**Aim**
Below are records. Copy every line with "model" in it.

****************

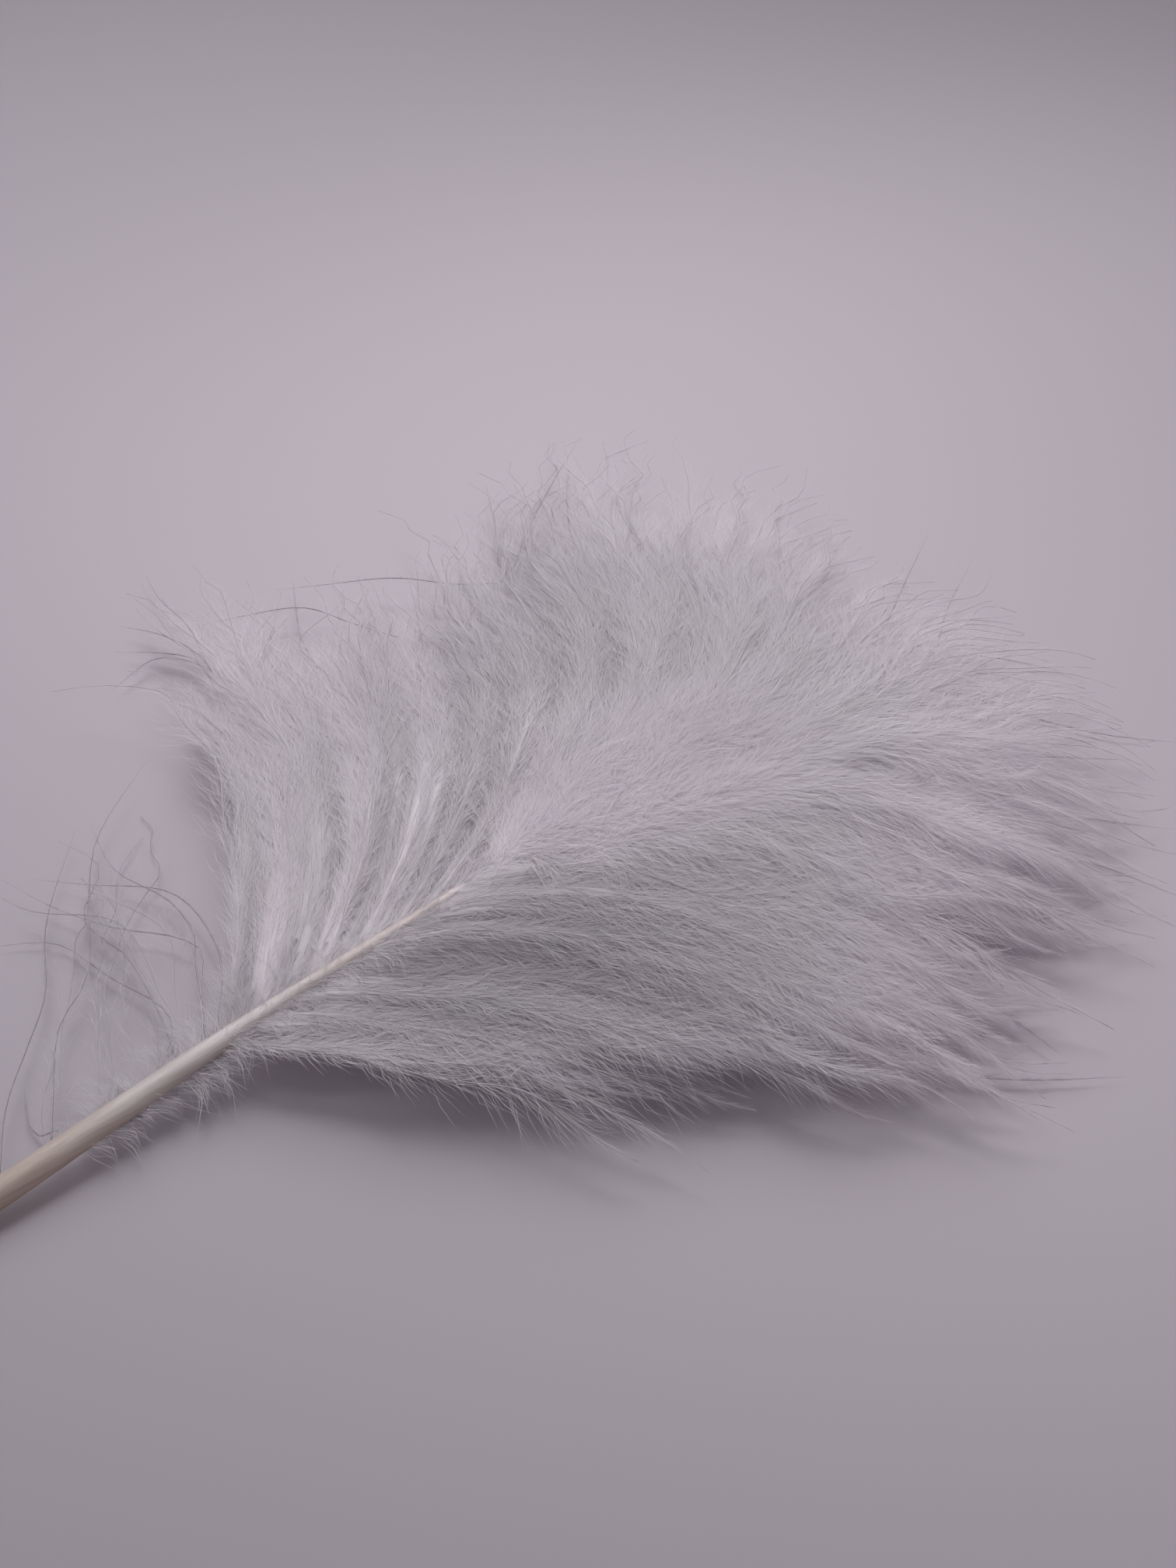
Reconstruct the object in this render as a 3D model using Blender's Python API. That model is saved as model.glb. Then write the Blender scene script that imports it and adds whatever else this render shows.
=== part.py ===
"""White marabou plume, lying on a surface with its outer side up.

It is one grown piece: a quill that runs on as a tapering shaft, and the soft down on both
sides of it, gathered into locks. The shaft points along +X, +Y is the plume's left side and
the surface is z = 0. Lengths are written in millimetres and multiplied by MM at the end,
because the scene is in metres.
"""

import bmesh
import bpy
import numpy as np

MM = 0.001

# Where the quill's end lies, so that the middle of the plume's box is over the origin.
QUILL_END = (-41.5, -3.7)

# The shaft's stations along X, and its side step, height and thickness at each of them.
SHAFT_STATIONS = (0.0, 5.0, 20.0, 32.0, 40.0, 50.0, 60.0)
SHAFT_SIDE = (0.0, 0.0, 0.0, -0.2, -0.8, -1.5, -3.6)
SHAFT_HEIGHT = (0.66, 0.68, 1.4, 3.1, 4.5, 5.5, 5.4)
SHAFT_THICKNESS = (1.4, 1.5, 1.42, 0.95, 0.6, 0.4, 0.2)
SHAFT_SIDES = 12
SHAFT_RINGS = 19
QUILL_END_ROUNDING = 0.35

# One row for each place round the plume's rim where its outline or its flow changes: how far
# up the side it is, from 0 at the lowest lock to 1 at the highest, the lock's tip (X, Y and
# height), and the directions, in degrees left of +X, in which a lock leaves the shaft and ends.
LEFT_RIM = (
    (0.00, 40.0, 25.0, 2.0, 56.0, 140.0),
    (0.07, 45.0, 31.8, 1.2, 52.0, 95.0),
    (0.16, 52.0, 26.8, 1.4, 47.0, 60.0),
    (0.26, 56.0, 24.5, 1.4, 43.0, 70.0),
    (0.40, 64.5, 26.2, 1.4, 37.0, 62.0),
    (0.55, 72.2, 26.5, 1.4, 30.0, 45.0),
    (0.70, 79.2, 20.5, 1.6, 24.0, 38.0),
    (0.82, 81.0, 13.0, 1.8, 17.0, 10.0),
    (0.92, 82.0, 5.5, 1.8, 10.0, -5.0),
    (1.00, 82.6, -0.5, 1.8, 4.0, -20.0),
)
TIP_RIM = (
    (0.00, 82.8, -2.5, 1.8, 0.0, -25.0),
    (0.50, 83.0, -8.0, 1.6, -8.0, -38.0),
    (1.00, 81.2, -13.5, 1.8, -14.0, -42.0),
)
RIGHT_RIM = (
    (0.00, 46.5, -14.2, 2.0, -52.0, -36.0),
    (0.10, 53.5, -19.5, 1.6, -46.0, -36.0),
    (0.25, 60.5, -23.5, 1.2, -40.0, -38.0),
    (0.45, 65.0, -24.0, 1.2, -32.0, -40.0),
    (0.65, 70.5, -22.0, 1.4, -25.0, -40.0),
    (0.85, 75.5, -19.8, 1.6, -18.0, -40.0),
    (1.00, 79.5, -16.0, 1.8, -14.0, -42.0),
)
# The few thin locks below the full down.
BASE_RIM = (
    (0.00, 27.5, 10.5, 0.8, 80.0, 55.0),
    (0.33, 36.5, 18.5, 0.8, 72.0, 50.0),
    (0.67, 29.5, 14.5, 0.8, 58.0, 160.0),
    (1.00, 28.0, 17.2, 1.0, 60.0, 115.0),
)

# For each group: rim, number of locks, first and last root along the shaft, and lock width.
LOCK_GROUPS = {
    "left": (LEFT_RIM, 31, (31.5, 58.0), 2.7),
    "tip": (TIP_RIM, 7, (57.0, 59.6), 2.6),
    "right": (RIGHT_RIM, 25, (31.0, 58.0), 2.7),
    "base": (BASE_RIM, 4, (22.5, 30.5), 0.9),
}

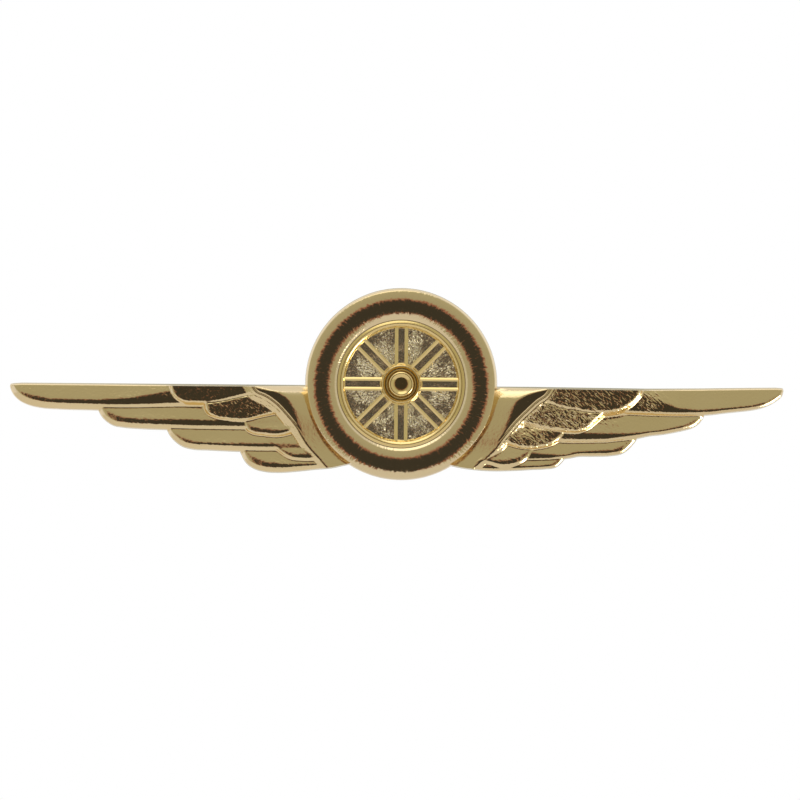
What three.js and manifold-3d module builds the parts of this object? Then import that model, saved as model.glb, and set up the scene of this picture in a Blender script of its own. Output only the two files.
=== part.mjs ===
// Pilot wings pin: a struck, gold-plated winged wheel.
// On its back are a bar pin and a turning safety catch.
// Millimetres. X runs along the span, Z is up and -Y is the way the badge faces.
// The flat back of the badge is the plane y = 0, and the origin is on it behind the wheel's centre.
import * as THREE from 'three';
import { mergeVertices } from 'three/addons/utils/BufferGeometryUtils.js';
import Module from 'manifold-3d';

const wasm = await Module();
wasm.setup();

// ---------------------------------------------------------------- shared solids and finishes

const MERGE = 1e-5;
// How far a cutting tool runs past the piece it cuts.
const clear = 1;

function solid(geometry) {
  const bare = geometry.clone();
  bare.deleteAttribute('normal');
  bare.deleteAttribute('uv');
  const merged = mergeVertices(bare, MERGE);
  return new wasm.Manifold(new wasm.Mesh({
    numProp: 3,
    vertProperties: new Float32Array(merged.attributes.position.array),
    triVerts: new Uint32Array(merged.index.array),
  }));
}

function unite(solids) {
  return solids.reduce((sum, piece) => sum.add(piece));
}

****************

**Final answer**
Reconstruct the object in this render as a 3D model using Blender's Python API. That model is saved as model.glb. Then write the Blender scene script that imports it and adds whatever else this render shows.
What three.js and manifold-3d module builds the parts of this object? Then import that model, saved as model.glb, and set up the scene of this picture in a Blender script of its own. Output only the two files.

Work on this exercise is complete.